Pope admits injustices in Latin America

| Thu, 05/24/2007 - 05:46

Pope Benedict XVI tried on Wednesday to placate the anger expressed by Latin American Indians this month after he said that they had been purified by the Catholic Church.

Speaking at his general audience in St Peter's Square, the pontiff said no one could ignore the "suffering and the injustices inflicted by the colonisers of the indigenous peoples" of the Americas.

He said that, despite the "glorious" progress of the Christian faith in Latin America after its discovery in 1492, there were also "shadows" in the evangelising work.

The rights of native peoples were often "trampled on," he said.

In a speech to Latin American bishops at the end of his May 9-14 visit to Brazil, Benedict offended many Indians in North and South America by saying the Church had not imposed itself on their ancestors.

He said the tribal Indians of the time welcomed European priests because they were "silently longing" for Christianity.

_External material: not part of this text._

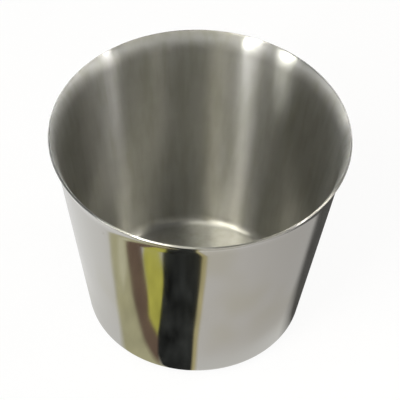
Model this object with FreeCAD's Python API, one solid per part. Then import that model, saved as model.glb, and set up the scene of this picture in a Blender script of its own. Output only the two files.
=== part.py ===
import FreeCAD, Part
import math
import os

# A deep drawn sheet metal cup, in millimetres, +Z up.
# The origin is the middle of the foot, on the surface that the cup stands on.

# Driving sizes
rim_radius = 40.0     # from the axis to the edge of the lip
cup_height = 63.5     # from the foot to the top of the lip
sheet = 0.6           # thickness of the metal
foot_radius = 25.2    # flat disc that the cup stands on
foot_bend = 3.6       # outside radius of the bend between floor and wall
lip_bend = 13.3       # outside radius of the flare at the lip
lip_lean = 34.0       # degrees that the lip's edge leans out from upright


def at(radius, height):
    """A point of the half section, which lies in the XZ plane."""
    return FreeCAD.Vector(radius, 0, height)


def towards(angle):
    """Unit direction in the section, in degrees up from +X."""
    turn = math.radians(angle)
    return at(math.cos(turn), math.sin(turn))


def arc(centre, radius, start, end):
    """Arc about a centre, between two directions given in degrees."""
    points = [centre + towards(angle) * radius for angle in (start, (start + end) / 2, end)]
    return Part.Arc(*points)


def line(start, end):
    return Part.LineSegment(start, end)


def wall_facing(foot_centre, lip_centre):
    """Direction the outside of the wall faces, for the line that touches both bends.

    The foot's bend lies inside the line and the lip's bend outside it.
    """
    way = lip_centre - foot_centre
    rise = math.degrees(math.atan2(way.z, way.x))
    return rise - math.degrees(math.acos((foot_bend + lip_bend) / way.Length))


def section():
    """Closed half section, one thickness of sheet all the way round."""
    # The lip is trimmed square across the sheet: its outer corner is the cup's
    # widest point and its inner corner the highest.
    lip_end = 180 - lip_lean
    trim = towards(lip_end)
    outer_corner = at(rim_radius, cup_height - sheet * trim.z)
    lip_centre = outer_corner - trim * lip_bend
    foot_centre = at(foot_radius, foot_bend)
    facing = wall_facing(foot_centre, lip_centre)
    out = towards(facing)

    inner_foot = foot_bend - sheet
    inner_lip = lip_bend + sheet
    curves = [
        line(at(0, 0), at(foot_radius, 0)),
        arc(foot_centre, foot_bend, -90, facing),
        line(foot_centre + out * foot_bend, lip_centre - out * lip_bend),
        arc(lip_centre, lip_bend, 180 + facing, lip_end),
        line(outer_corner, outer_corner + trim * sheet),
        arc(lip_centre, inner_lip, lip_end, 180 + facing),
        line(lip_centre - out * inner_lip, foot_centre + out * inner_foot),
        arc(foot_centre, inner_foot, facing, -90),
        line(at(foot_radius, sheet), at(0, sheet)),
        line(at(0, sheet), at(0, 0)),
    ]
    return Part.Face(Part.Wire([curve.toShape() for curve in curves]))


cup = section().revolve(at(0, 0), FreeCAD.Vector(0, 0, 1), 360)

os.makedirs("parts", exist_ok=True)
cup.exportStep("parts/cup.step")
print("cup valid", cup.isValid(), "solids", len(cup.Solids), "volume mm3", round(cup.Volume, 1))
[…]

Millions of Indians are thought to have been slaughtered, killed by disease or enslaved as a result of colonisation by European powers who were supported and accompanied by the Roman Catholic Church.

After the pope's May 13 speech, angry Indian leaders in Brazil said they were offended by the pontiff's "arrogant" comments.

Venezuelan President Hugo Chavez proposed last weekend that Benedict apologise to the first peoples of America for saying that Christianity had spread naturally through the continent.

"How can the pope say the evangelisation wasn't an imposition?" he said. "Why did the indigenous people have to flee to the forests and the mountains?"

In actual fact, the Church has long recognised the atrocities that took place at the time and Pope John Paul asked forgiveness for the role Christians played in slavery in America and elsewhere.

As early as the 16th century, a Spanish priest called Bartolomé de Las Casas denounced in a book the brutal treatment of Latin American natives by the Spanish conquistadores.

American and Spanish bishops have begun procedures they hope will lead to the canonisation of the priest, who was the first bishop of Chiapas, Mexico.

He was forced to resign from his seat in the New World precisely because of his stance.